Best Way to Sell a Retirement Home in Hampton Roads (2026 Guide)
By Virginia Cash Real Estate ·
The Best Way to Sell a Retirement Home in Hampton Roads (2026 Guide)
If you're retiring, downsizing, or moving to be closer to grandkids, the house you've lived in for 20–40 years is usually your single biggest asset — and the trickiest piece of the transition. The wrong selling path can cost you $30,000–$80,000 in commissions, repairs, and carrying costs. The right one is matched to your specific situation, timeline, and what kind of stress you're willing to absorb.
This guide walks through the four real options Hampton Roads retirees have in 2026, the math behind each one, and how to pick the right path for your move.
Why Selling a Retirement Home Is Different
A standard home sale assumes you're going to fix things up, list, show, negotiate, and close. For retirees, that assumption usually breaks down on at least one front:
- Deferred maintenance — 20–40 years of "we'll fix that later" all coming due at once
- Dated finishes — what was beautiful in 1995 is "needs full renovation" to a 2026 buyer
- Stuff — decades of belongings that need to be sorted, sold, donated, or moved
- Timing pressure — closing on the new place (CCRC deposit, condo in Florida, kids' guest suite) on a specific date
- Physical limits — you may not be able to (or want to) personally prep, stage, and host showings
- Emotional weight — selling the house you raised kids in isn't just a transaction
The "best way" depends on which of these matter most to you.

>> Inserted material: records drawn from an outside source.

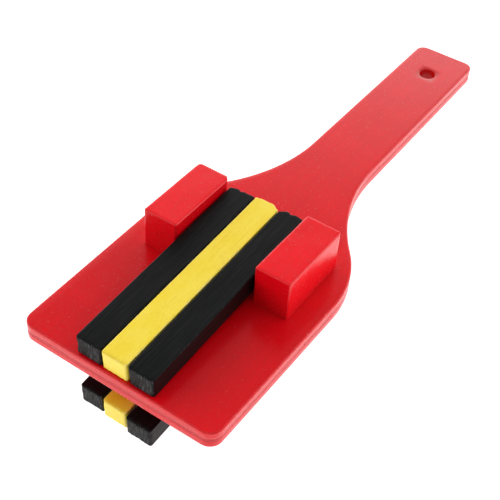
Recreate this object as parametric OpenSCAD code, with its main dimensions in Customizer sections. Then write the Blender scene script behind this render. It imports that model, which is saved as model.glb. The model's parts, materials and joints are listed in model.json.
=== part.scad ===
// Wooden hand clapper: a painted paddle with three swinging bars on each face.
// Shaking the handle makes the bars slap the paddle. Millimetres, +Z up.
// The clapper stands on its two lower blocks: Z = 0 is their underside, X = 0 is the
// centre line, and Y runs from the panel's front edge (negative) to the handle (positive).

/* [Paddle] */
// Width of the striking panel, at its shoulders
panel_w = 81; // [78:0.5:90]
// Width of the striking panel, at its front edge
panel_front_w = 80.2; // [76:0.2:90]
// Length from the panel's front edge to the handle's end
paddle_l = 235.2; // [226:0.2:260]
// Thickness of the plywood board
paddle_t = 7.2; // [6:0.1:9]
// Radius of the panel's front corners
panel_corner_r = 5; // [2:0.5:8]

/* [Handle] */
// Width of the handle, at the neck
handle_w = 27.8; // [24:0.2:30]
// Width of the handle, at its end
handle_end_w = 27; // [24:0.2:30]
// Radius of the handle's end corners
handle_corner_r = 4; // [2:0.5:6]
// Straight side of the panel before its shoulders curve in
shoulder_y = 70.8; // [66:0.2:76]
// Radius of the panel's shoulders, curving out
shoulder_r = 41; // [38:1:44]
// Radius of the neck, curving in to the handle
neck_r = 72; // [66:1:76]
// Diameter of the hanging hole
hang_hole_d = 7; // [5:0.5:9]
// Distance from the handle's end to the hole's centre
hang_hole_inset = 19.2; // [15:0.2:24]

/* [Blocks] */
// Width of each block, across the paddle
block_w = 14.2; // [12:0.2:15]
// Length of each block, along the paddle
block_l = 33; // [30:0.5:36]
// Height of each block off the paddle's face
block_h = 16.8; // [16:0.2:18]
// Clear width between a pair of blocks
block_gap = 33.2; // [33:0.2:35]
// Distance from the panel's front edge to the blocks
block_y = 54.6; // [52:0.2:56]
// Radius of the blocks' outer edges
block_edge_r = 1.2; // [0.6:0.1:2]

/* [Bars] */
// Thickness of each bar
bar_t = 8.5; // [7.5:0.1:9]
// Distance from the panel's front edge to the upper bars' front ends
bar_front_y = 0.8; // [0.3:0.1:3]
// Distance that the bars reach back past the blocks
bar_back_reach = 0.9; // [0:0.1:2]
// Radius of the bars' end edges
bar_edge_r = 0.6; // [0.4:0.1:1]
// Widths of the upper bars, left to right
upper_bar_w = [10.3, 10.3, 10.3]; // [9:0.1:10.5]
// Space between neighbouring upper bars
upper_bar_gap = 0.4; // [0.3:0.05:0.8]
// Widths of the lower bars, left to right
lower_bar_w = [9.4, 9.8, 10.4]; // [9:0.1:10.5]
// Space between neighbouring lower bars
lower_bar_gap = 0.75; // [0.3:0.05:0.8]
// Distance that the lower bars have slid to the right on their pin
lower_bar_slide = 0.3; // [-0.4:0.1:0.4]
// How much further forward each lower bar reaches than the upper ones, left to right
lower_bar_lead = [0.3, 0.9, 1.9]; // [0:0.1:2]

/* [Pins] */
// Diameter of the steel pivot pins
pin_d = 3; // [2:0.5:4]
// Depth of the blind pin holes in the blocks
pin_hole_depth = 9; // [6:0.5:11]
// Running clearance between a pin and a bar's bore, on the radius
bore_clearance = 0.1; // [0.05:0.01:0.1]

/* [Hidden] */
$fn = 96;
cut = 1; // how far a cutting shape runs past the solid it cuts
seat_gap = 0.05; // daylight left under a bar that rests on a face
pin_end_gap = 0.5; // space left at each end of a pin in its blind hole
pin_chamfer = 0.3; // bevel on a pin's ends

// The longest lower bar may reach past the panel's front edge, so it sets the front of the whole.
overhang = max(0, max(lower_bar_lead) - bar_front_y);
front_y = (overhang - paddle_l) / 2;
block_front_y = front_y + block_y;
paddle_base_z = block_h;
paddle_top_z = block_h + paddle_t;
block_x = (block_gap + block_w) / 2;

// The pivots run through the middle of the blocks.
pivot_y = block_front_y + block_l / 2;
pivot_h = block_h / 2;
upper_pivot_z = paddle_top_z + pivot_h;
lower_pivot_z = block_h - pivot_h;

// An upper bar's reach from its pivot to its front end, and any bar's to its back end.
bar_nose = pivot_y - front_y - bar_front_y;
bar_tail = block_l / 2 + bar_back_reach;

// The droop that lets a bar's lower front edge rest on the face below it.
function droop(nose) =
    asin((pivot_h - bar_edge_r - seat_gap) / norm([nose - bar_edge_r, bar_t / 2 - bar_edge_r]))
    - atan2(bar_t / 2 - bar_edge_r, nose - bar_edge_r);

// The circular segment between p0 and p1 on a circle of radius r about c.
module arc_segment(c, r, p0, p1) {
    middle = (p0 + p1) / 2;
    beyond = c + (middle - c) * (2 * r / norm(middle - c));
    intersection() {
        translate(c) circle(r);
        polygon([p0, beyond, p1]);
    }
}

// A rectangle from corner a to corner b, with its four corners rounded to radius r.
module rounded_rect(a, b, r) {
    polygon([
        [a.x + r, a.y], [b.x - r, a.y], [b.x, a.y + r], [b.x, b.y - r],
        [b.x - r, b.y], [a.x + r, b.y], [a.x, b.y - r], [a.x, a.y + r]
    ]);
    arc_segment([b.x - r, a.y + r], r, [b.x - r, a.y], [b.x, a.y + r]);
    arc_segment([b.x - r, b.y - r], r, [b.x, b.y - r], [b.x - r, b.y]);
    arc_segment([a.x + r, b.y - r], r, [a.x + r, b.y], [a.x, b.y - r]);
    arc_segment([a.x + r, a.y + r], r, [a.x, a.y + r], [a.x + r, a.y]);
}

// The right half of the paddle's outline, measured from the front edge's middle.
module paddle_half() {
    half_w = panel_w / 2;
    half_front = panel_front_w / 2;
    half_h = handle_w / 2;
    half_end = handle_end_w / 2;
    sweep = acos(1 - (half_w - half_h) / (shoulder_r + neck_r));
    shoulder_c = [half_w - shoulder_r, shoulder_y];
    shoulder_end = shoulder_c + shoulder_r * [cos(sweep), sin(sweep)];
    neck_y = shoulder_y + (shoulder_r + neck_r) * sin(sweep);
    neck_c = [half_h + neck_r, neck_y];
    difference() {
        polygon([
            [0, 0], [half_front - panel_corner_r, 0], [half_front, panel_corner_r],
            [half_w, shoulder_y], shoulder_end, [half_h, neck_y],
            [half_end, paddle_l - handle_corner_r], [half_end - handle_corner_r, paddle_l], [0, paddle_l]
        ]);
        arc_segment(neck_c, neck_r, shoulder_end, [half_h, neck_y]);
    }
    arc_segment(
        [half_front - panel_corner_r, panel_corner_r], panel_corner_r,
        [half_front - panel_corner_r, 0], [half_front, panel_corner_r]
    );
    arc_segment(shoulder_c, shoulder_r, [half_w, shoulder_y], shoulder_end);
    arc_segment(
        [half_end - handle_corner_r, paddle_l - handle_corner_r], handle_corner_r,
        [half_end, paddle_l - handle_corner_r], [half_end - handle_corner_r, paddle_l]
    );
}

module paddle() {
    color("crimson")
    translate([0, front_y, paddle_base_z])
    difference() {
        linear_extrude(paddle_t) {
            paddle_half();
            mirror([1, 0]) paddle_half();
        }
        translate([0, paddle_l - hang_hole_inset, -cut])
            cylinder(d = hang_hole_d, h = paddle_t + 2 * cut);
    }
}

// A solid swept along X from x0, whose children are its side view, drawn as [Y, Z].
module sweep_x(x0, width) {
    translate([x0, 0, 0])
        rotate([90, 0, 90])
            linear_extrude(width)
                children();
}

// One block: side is -1 for left and 1 for right, level is -1 below the paddle and 1 above it.
module block(side, level) {
    face_z = level > 0 ? paddle_top_z : paddle_base_z - block_h;
    inner_x = side * block_gap / 2;
    color("red")
    difference() {
        sweep_x(side * block_x - block_w / 2, block_w)
            rounded_rect(
                [block_front_y, face_z],
                [block_front_y + block_l, face_z + block_h],
                block_edge_r
            );
        translate([inner_x - side * cut, pivot_y, face_z + pivot_h])
            rotate([0, side * 90, 0])
                cylinder(d = pin_d, h = pin_hole_depth + cut);
    }
}

module pin(level) {
    pin_l = block_gap + 2 * (pin_hole_depth - pin_end_gap);
    color("silver")
    translate([-pin_l / 2, pivot_y, level > 0 ? upper_pivot_z : lower_pivot_z])
        rotate([0, 90, 0]) {
            cylinder(d1 = pin_d - 2 * pin_chamfer, d2 = pin_d, h = pin_chamfer);
            translate([0, 0, pin_chamfer])
                cylinder(d = pin_d, h = pin_l - 2 * pin_chamfer);
            translate([0, 0, pin_l - pin_chamfer])
                cylinder(d1 = pin_d, d2 = pin_d - 2 * pin_chamfer, h = pin_chamfer);
        }
}

// One bar from x0 to x0 + width, drooping about its pivot until it rests on the face below it.
module bar(x0, width, nose, level) {
    translate([0, pivot_y, level > 0 ? upper_pivot_z : lower_pivot_z])
        rotate([droop(nose), 0, 0])
            sweep_x(x0, width)
                difference() {
                    rounded_rect([-nose, -bar_t / 2], [bar_tail, bar_t / 2], bar_edge_r);
                    circle(pin_d / 2 + bore_clearance);
                }
}

// The left sides of three bars of widths w, packed gap apart about the line x = middle.
function bar_sides(w, gap, middle) =
    let (left = middle - gap - (w[0] + w[1] + w[2]) / 2)
    [left, left + w[0] + gap, left + w[0] + w[1] + 2 * gap];

// One upper or lower bar: i is 0 for left, 1 for centre and 2 for right.
module upper_bar(i) {
    color(i == 1 ? "gold" : "#222222")
        bar(bar_sides(upper_bar_w, upper_bar_gap, 0)[i], upper_bar_w[i], bar_nose, 1);
}

module lower_bar(i) {
    color(i == 1 ? "gold" : "#222222")
        bar(
            bar_sides(lower_bar_w, lower_bar_gap, lower_bar_slide)[i], lower_bar_w[i],
            bar_nose + lower_bar_lead[i], -1
        );
}

paddle();
block(-1, 1);  // upper_left_block
block(1, 1);  // upper_right_block
block(-1, -1);  // lower_left_block
block(1, -1);  // lower_right_block
pin(1);  // upper_pin
pin(-1);  // lower_pin
upper_bar(0);  // upper_left_bar
upper_bar(1);  // upper_centre_bar
upper_bar(2);  // upper_right_bar
lower_bar(0);  // lower_left_bar
lower_bar(1);  // lower_centre_bar
lower_bar(2);  // lower_right_bar
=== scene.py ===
import json
from math import acos, atan2, copysign, cos, hypot, pi, radians, sin, sqrt, tan

import bpy
from mathutils import Matrix, Vector, noise


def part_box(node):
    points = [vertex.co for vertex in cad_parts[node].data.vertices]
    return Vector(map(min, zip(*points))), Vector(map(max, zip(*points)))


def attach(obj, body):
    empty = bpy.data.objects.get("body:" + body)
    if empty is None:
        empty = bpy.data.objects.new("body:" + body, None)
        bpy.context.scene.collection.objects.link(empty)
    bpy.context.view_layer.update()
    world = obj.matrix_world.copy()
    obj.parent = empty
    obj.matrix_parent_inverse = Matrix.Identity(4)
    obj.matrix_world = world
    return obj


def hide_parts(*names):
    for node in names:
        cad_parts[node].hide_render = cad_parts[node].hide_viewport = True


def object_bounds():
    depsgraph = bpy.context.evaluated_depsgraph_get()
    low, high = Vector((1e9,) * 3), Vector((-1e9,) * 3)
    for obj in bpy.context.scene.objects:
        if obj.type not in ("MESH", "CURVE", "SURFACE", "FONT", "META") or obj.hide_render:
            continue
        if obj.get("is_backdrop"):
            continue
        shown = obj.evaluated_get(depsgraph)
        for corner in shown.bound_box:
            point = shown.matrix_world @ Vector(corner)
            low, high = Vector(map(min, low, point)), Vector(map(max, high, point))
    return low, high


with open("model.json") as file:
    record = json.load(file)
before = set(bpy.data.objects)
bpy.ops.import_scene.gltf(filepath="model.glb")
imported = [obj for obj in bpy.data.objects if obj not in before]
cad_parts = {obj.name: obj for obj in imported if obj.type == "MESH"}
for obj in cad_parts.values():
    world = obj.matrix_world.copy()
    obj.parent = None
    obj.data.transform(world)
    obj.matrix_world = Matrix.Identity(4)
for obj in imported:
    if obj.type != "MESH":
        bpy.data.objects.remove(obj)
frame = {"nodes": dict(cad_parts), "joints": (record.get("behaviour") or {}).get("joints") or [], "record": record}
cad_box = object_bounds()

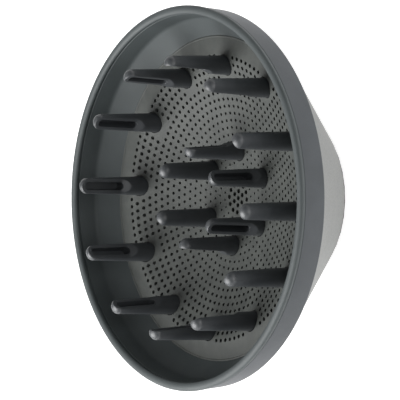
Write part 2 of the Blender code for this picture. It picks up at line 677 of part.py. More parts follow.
def build_magnets(cover_material, magnet_material):
    """Disc magnets in the collar's pockets, and the thin ring that covers them."""
    cover = ring_outline(MAGNET_CIRCLE, COVER_WIDTH, GAP, GAP + COVER_THICKNESS)
    place("magnet_cover", turned_mesh("magnet_cover", cover, SMALL_STEPS), cover_material)
    magnet = cylinders_mesh(
        "magnet", [(0.0, 0.0, 0.0)], 0.0, MAGNET_THICKNESS, MAGNET_RADIUS, 12)
    for index, (x, y, _) in enumerate(ring_points(MAGNET_COUNT, MAGNET_CIRCLE), start=1):
        place(f"magnet_{index}", magnet, magnet_material, (x, y, COVER_SEAT_DEPTH + GAP))


# ----------------------------------------------------------------------- screws
def screw_mesh(name, shank_length):
    """Round-headed screw with its head below the origin and its shank above."""
    head = SCREW_HEAD_HEIGHT
    outline = [
        (0.0, -head),
        (SCREW_HEAD_RADIUS * 0.7, -head),
        (SCREW_HEAD_RADIUS, -head * 0.4),
        (SCREW_HEAD_RADIUS, 0.0),
        (SCREW_RADIUS, 0.0),
        (SCREW_RADIUS, shank_length),
        (0.0, shank_length),
    ]
    return turned_mesh(name, outline, 10)


def build_screws(material):
    """Screws that hold the spider to the bowl, and the liner to the collar."""
    shank = LEDGE_BOTTOM - 2 * SCREW_END_CLEARANCE - SCREW_SEAT
    spider_screw = screw_mesh("spider_screw", shank)
    for index, (x, y, _) in enumerate(ring_points(LUG_COUNT, LUG_CIRCLE, LUG_TURN), start=1):
        place(f"spider_screw_{index}", spider_screw, material, (x, y, SCREW_SEAT))
    collar_seat = SPREADER_RING_BASE + SPREADER_RING_THICKNESS + GAP
    collar_screw = screw_mesh("collar_screw", collar_seat - COLLAR_HEIGHT + COLLAR_SCREW_DEPTH)
    places = ring_points(COLLAR_SCREWS, MAGNET_CIRCLE, COLLAR_TURN)
    for index, (x, y, _) in enumerate(places, start=1):
        screw = place(f"collar_screw_{index}", collar_screw, material, (x, y, collar_seat))
        screw.rotation_euler.x = pi


# ------------------------------------------------------------------ the assembly
def main():
    for old in list(bpy.data.objects):
        bpy.data.objects.remove(old, do_unlink=True)
    frame = bpy.data.objects.new("diffuser_frame", None)
    bpy.context.scene.collection.objects.link(frame)

    shell_paint = make_material("shell_paint", srgb(165, 166, 166), 0.45)
    rim_plastic = make_material("rim_plastic", srgb(97, 102, 106), 0.50)
    bowl_plastic = make_material("bowl_plastic", srgb(86, 93, 94), 0.50)
    plate_plastic = make_material("plate_plastic", srgb(106, 108, 104), 0.60)
    finger_plastic = make_material("finger_plastic", srgb(30, 32, 34), 0.35)
    frame_plastic = make_material("frame_plastic", srgb(24, 25, 27), 0.55)
    liner_plastic = make_material("liner_plastic", srgb(38, 40, 42), 0.60)
    seal_rubber = make_material("seal_rubber", srgb(20, 20, 21), 0.80)
    magnet_nickel = make_material("magnet_nickel", srgb(190, 188, 182), 0.25, 1.0)
    screw_steel = make_material("screw_steel", srgb(150, 150, 150), 0.35, 1.0)

    build_outer_shell(shell_paint)
    build_rim_band(rim_plastic)
    build_inner_bowl(bowl_plastic)
    build_plate(plate_plastic)
    build_fingers(finger_plastic, "outer_finger", OUTER_COUNT, OUTER_RING_RADIUS, OUTER_LENGTH, True)
    build_fingers(finger_plastic, "inner_finger", INNER_COUNT, INNER_RING_RADIUS, INNER_LENGTH, False)
    build_spider(frame_plastic)
    build_liner(liner_plastic)
    build_spreader(liner_plastic)
    build_collar(frame_plastic)
    build_seal(seal_rubber)
    build_magnets(frame_plastic, magnet_nickel)
    build_screws(screw_steel)


main()
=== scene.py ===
# %% [markdown]
# # A hair dryer diffuser, dressed for a studio picture
# The object is a bowl with eighteen hollow fingers, carried by a conical shell.
# The engineering model is already packed as a frame: it fixes every size.  This
# script keeps that frame, and puts finely shaped, finely finished pieces round it.

# %% Load the frame
from math import acos, cos, pi, radians, sin, sqrt

import bmesh
import bpy
from mathutils import Matrix, Vector


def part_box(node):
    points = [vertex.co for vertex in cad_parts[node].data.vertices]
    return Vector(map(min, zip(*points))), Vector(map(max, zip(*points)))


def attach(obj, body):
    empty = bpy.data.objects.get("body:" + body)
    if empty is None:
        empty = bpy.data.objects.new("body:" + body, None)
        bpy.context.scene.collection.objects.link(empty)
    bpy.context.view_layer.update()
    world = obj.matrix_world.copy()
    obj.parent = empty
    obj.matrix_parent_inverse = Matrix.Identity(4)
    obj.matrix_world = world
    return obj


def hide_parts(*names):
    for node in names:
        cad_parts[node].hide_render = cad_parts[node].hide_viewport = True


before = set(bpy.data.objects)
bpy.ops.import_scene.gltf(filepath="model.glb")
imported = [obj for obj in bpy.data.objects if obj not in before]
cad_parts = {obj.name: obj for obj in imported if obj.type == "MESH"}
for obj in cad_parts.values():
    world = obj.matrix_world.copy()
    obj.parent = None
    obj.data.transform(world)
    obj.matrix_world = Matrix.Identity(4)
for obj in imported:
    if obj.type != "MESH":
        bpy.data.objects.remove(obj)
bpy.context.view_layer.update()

MM = 0.001
print("frame:", len(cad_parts), "nodes")

# %% [markdown]
# ## Sizes
# A visual piece must sit where its engineering twin sits, so the large sizes are
# measured from the frame and not typed again.  The small ones, such as edge
# rounds, are finer than the frame carries, so they are named here.

# %% Sizes read from the frame
RIM_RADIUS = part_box("inner_bowl")[1].x
LIP_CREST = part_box("inner_bowl")[1].z
LIP_RISE = 1.3 * MM
LIP_LINE = LIP_CREST - LIP_RISE
COLLAR_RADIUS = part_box("docking_collar")[1].x
PLATE_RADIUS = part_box("diffuser_plate")[1].x
PLATE_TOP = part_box("diffuser_plate")[1].z
BAND_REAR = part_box("rim_band")[0].z
BAND_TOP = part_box("rim_band")[1].z
SHELL_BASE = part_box("outer_shell")[0].z
TIP_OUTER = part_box("outer_finger_01")[1].z
FOOT_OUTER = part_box("outer_finger_01")[0].z
TIP_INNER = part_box("inner_finger_01")[1].z
FOOT_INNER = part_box("inner_finger_01")[0].z


def middle_radius(name):
    """Distance from the axis to the middle of a node on the +X side."""
    low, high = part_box(name)
    return (low.x + high.x) / 2


OUTER_COUNT, INNER_COUNT = 12, 6
OUTER_RING = middle_radius("outer_finger_01")
INNER_RING = middle_radius("inner_finger_01")
print("rim", round(RIM_RADIUS / MM, 2), "plate", round(PLATE_RADIUS / MM, 2),
      "finger rings", round(OUTER_RING / MM, 2), round(INNER_RING / MM, 2))

# %% [markdown]
# ### The shared cone
# Shell and bowl are nested cones, like two paper cups.  Their walls could be drawn
# separately, but then a gap or an overlap creeps in.  So both are offsets from one
# line, the shell's outside, and two helpers answer for any depth below it.

# %% Sizes of the cone that the shell and the bowl share
SHELL_BASE_RADIUS = COLLAR_RADIUS + 1.15 * MM
SHELL_RIM_RADIUS = RIM_RADIUS - 1.8 * MM
CONE_SLOPE = (BAND_REAR - SHELL_BASE) / (SHELL_RIM_RADIUS - SHELL_BASE_RADIUS)
CONE_COSINE = 1 / sqrt(1 + CONE_SLOPE ** 2)


def cone_height(radius, depth):
    """Height of the surface that lies depth inside the shell's outside."""
    return SHELL_BASE + (radius - SHELL_BASE_RADIUS) * CONE_SLOPE + depth / CONE_COSINE


def cone_radius(height, depth):
    """Radius of that surface at a height."""
    return SHELL_BASE_RADIUS + (height - SHELL_BASE - depth / CONE_COSINE) / CONE_SLOPE


SHELL_WALL = 1.6 * MM
BOWL_OUTSIDE = 2.5 * MM
BOWL_INSIDE = 4.0 * MM
print("cone slope", round(CONE_SLOPE, 4))

# %% [markdown]
# ## Colours and materials
# Paint and plastics are described by sRGB hex values, which one function turns to
# linear light.  One helper adds a node with its settings and its links, so every
# material below reads as a short recipe.

# %% Two helpers for node trees
def linear(code):
    """Linear RGBA from an sRGB hex code."""
    values = []
    for start in (0, 2, 4):
        share = int(code[start:start + 2], 16) / 255
        values.append(share / 12.92 if share <= 0.04045 else ((share + 0.055) / 1.055) ** 2.4)
    return (*values, 1.0)


def add(tree, kind, inputs=None, **settings):
    """Add a node.  An input's value is a plain value or another node's output."""
    made = tree.nodes.new(kind)
    for name, value in settings.items():
        setattr(made, name, value)
    for key, value in (inputs or {}).items():
        if isinstance(value, bpy.types.NodeSocket):
            tree.links.new(value, made.inputs[key])
        else:
            made.inputs[key].default_value = value
    return made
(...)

The Four Real Options for Hampton Roads Retirees in 2026
Option 1: Full retail listing with a Realtor (after prep work)
- What you do: Hire contractors, declutter, paint, possibly replace roof/HVAC, stage, list, show, negotiate.
- What you get: Highest gross sale price — usually 100% of ARV.
- What it costs: 5–6% commission + 1–3% seller closing costs + 1–3% buyer concessions + $15K–$60K in prep work + 3–6 months of carrying cost while it sits.
- Net realistically: 85–92% of ARV.
- Best for: Retirees who have time, energy, and capital for the prep, and want maximum dollars.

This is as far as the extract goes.